2.4.2, due on September 9

I feel like there was a simpler way of finding multiplicative inverses in Z modulo n, but I can't remember what it was. The euclidean algorithm and writing 1 as a linear combination of a and n makes sense, I just thought I remembered a shorter way of finding these inverses. I do feel like after reading the proof again, I better understand the process of finding multiplicative inverses and why it works. With Wilson's Theorem, I understood about the first half and then it seemed like they dropped one proof and started another so I got confused. I also didn't understand why Wilson's theorem is useful.

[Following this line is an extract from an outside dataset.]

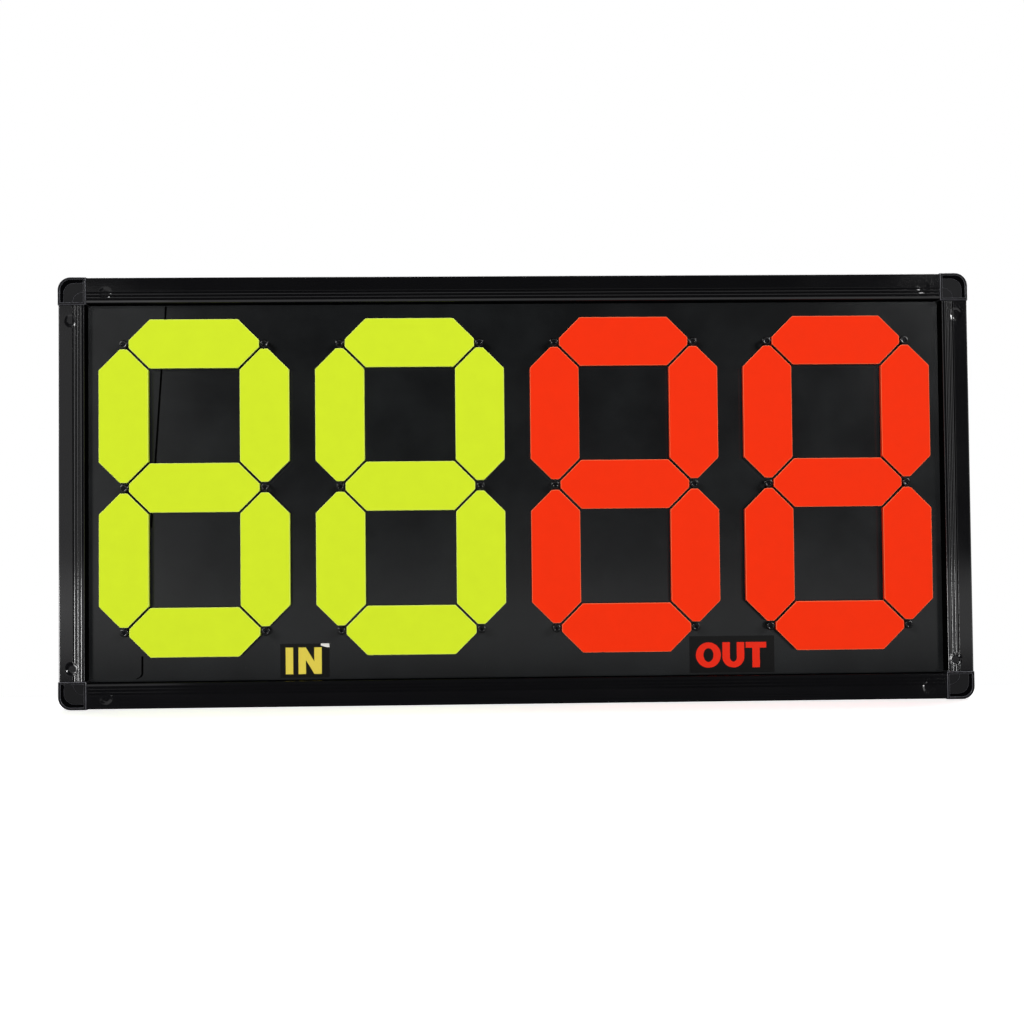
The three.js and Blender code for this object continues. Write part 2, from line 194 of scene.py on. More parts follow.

2.4-2.4.1, due on September 7

I'm still having a difficult time with the different language that this book uses compared with the one that we used for Abstract Algebra. I also feel like this book is less particular about things which has, so far, only confused me. Aside from that, it is interesting to look at congruence classes again and hopefully I'll quickly remember what I learned so that I can enjoy it again. I'm not sure if I quite understand what they mean by residue classes, sets of residue classes, complete residue systems...is this just different vocabulary for something we've already learned?

2.3, due on September 2

One thing I am a little confused by is the way that this book proves that any integer > 1 can be expressed as a product of primes. I seem to recall the other book using a different proof which I thought made more sense. Perhaps that is because I don't typically use induction proofs, I think I should hurry and get over that. Another thing that confused me is when they did the prime decomposition and they have 67^0 and also how they used the prime factorization in order to find the GCD and LCM. I didn't know that if an integer is not a perfect power then its root is irrational, so that's kind of neat.